» WHAT IS EXPECTED
Please repeat all of the lines that follow, exactly as written.

***** DATA SECTION *****

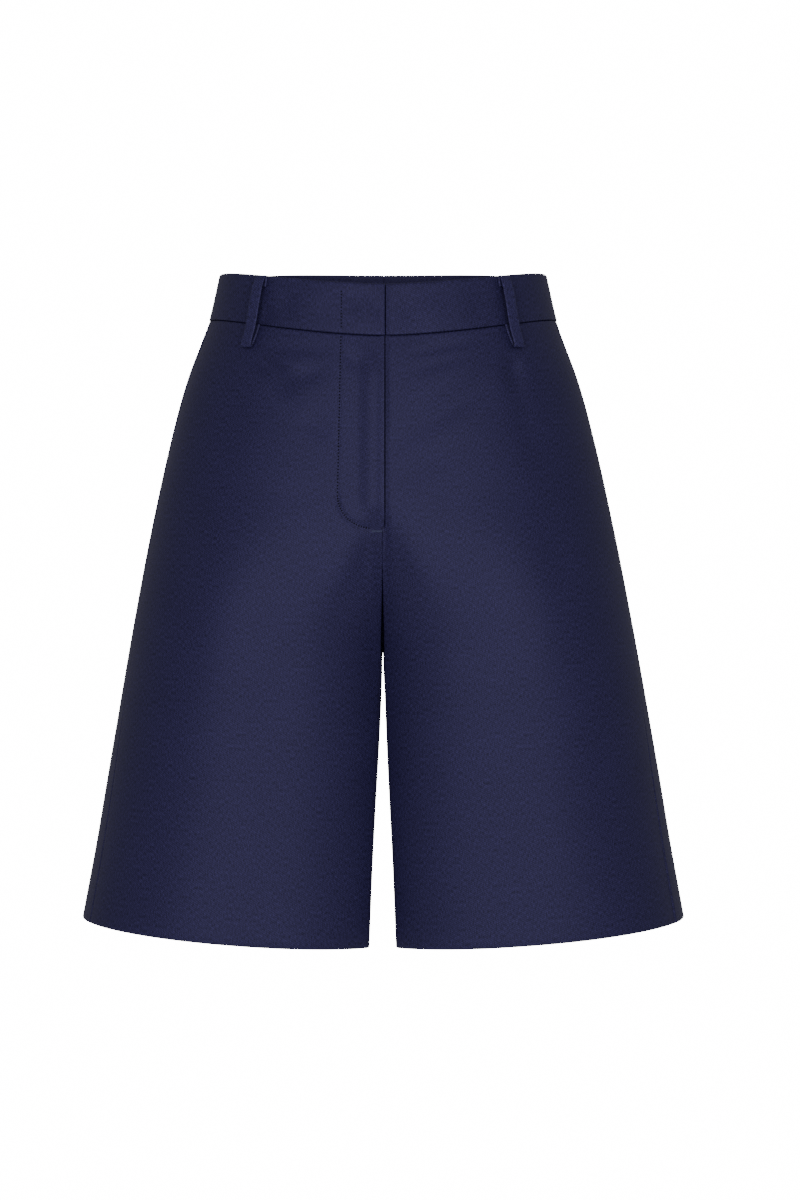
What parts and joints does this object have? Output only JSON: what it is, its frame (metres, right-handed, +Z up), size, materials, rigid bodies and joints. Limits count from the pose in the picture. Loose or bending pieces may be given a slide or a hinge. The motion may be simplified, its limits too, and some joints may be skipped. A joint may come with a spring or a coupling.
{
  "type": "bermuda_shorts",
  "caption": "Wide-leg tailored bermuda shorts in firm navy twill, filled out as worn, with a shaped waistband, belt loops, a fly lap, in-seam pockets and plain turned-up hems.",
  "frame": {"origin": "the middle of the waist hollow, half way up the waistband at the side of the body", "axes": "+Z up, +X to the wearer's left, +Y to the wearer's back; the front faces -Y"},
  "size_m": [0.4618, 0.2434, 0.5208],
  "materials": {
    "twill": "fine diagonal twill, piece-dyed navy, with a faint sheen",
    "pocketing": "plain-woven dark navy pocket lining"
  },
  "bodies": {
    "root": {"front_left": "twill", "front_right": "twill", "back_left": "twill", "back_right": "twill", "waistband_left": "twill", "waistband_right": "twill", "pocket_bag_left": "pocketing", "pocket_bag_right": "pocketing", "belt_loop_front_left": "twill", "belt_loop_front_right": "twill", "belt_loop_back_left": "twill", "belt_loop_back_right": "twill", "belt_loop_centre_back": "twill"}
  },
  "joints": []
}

*****

» RESPONSE
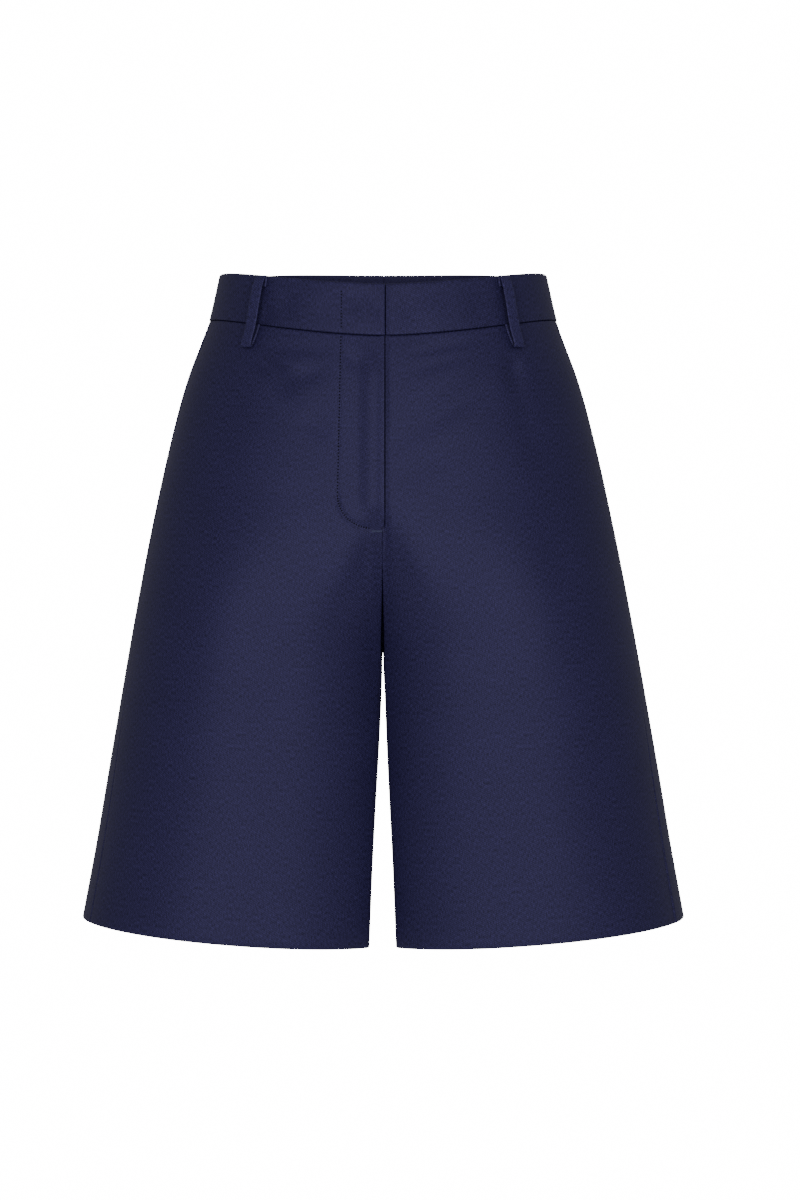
What parts and joints does this object have? Output only JSON: what it is, its frame (metres, right-handed, +Z up), size, materials, rigid bodies and joints. Limits count from the pose in the picture. Loose or bending pieces may be given a slide or a hinge. The motion may be simplified, its limits too, and some joints may be skipped. A joint may come with a spring or a coupling.
{
  "type": "bermuda_shorts",
  "caption": "Wide-leg tailored bermuda shorts in firm navy twill, filled out as worn, with a shaped waistband, belt loops, a fly lap, in-seam pockets and plain turned-up hems.",
  "frame": {"origin": "the middle of the waist hollow, half way up the waistband at the side of the body", "axes": "+Z up, +X to the wearer's left, +Y to the wearer's back; the front faces -Y"},
  "size_m": [0.4618, 0.2434, 0.5208],
  "materials": {
    "twill": "fine diagonal twill, piece-dyed navy, with a faint sheen",
    "pocketing": "plain-woven dark navy pocket lining"
  },
  "bodies": {
    "root": {"front_left": "twill", "front_right": "twill", "back_left": "twill", "back_right": "twill", "waistband_left": "twill", "waistband_right": "twill", "pocket_bag_left": "pocketing", "pocket_bag_right": "pocketing", "belt_loop_front_left": "twill", "belt_loop_front_right": "twill", "belt_loop_back_left": "twill", "belt_loop_back_right": "twill", "belt_loop_centre_back": "twill"}
  },
  "joints": []
}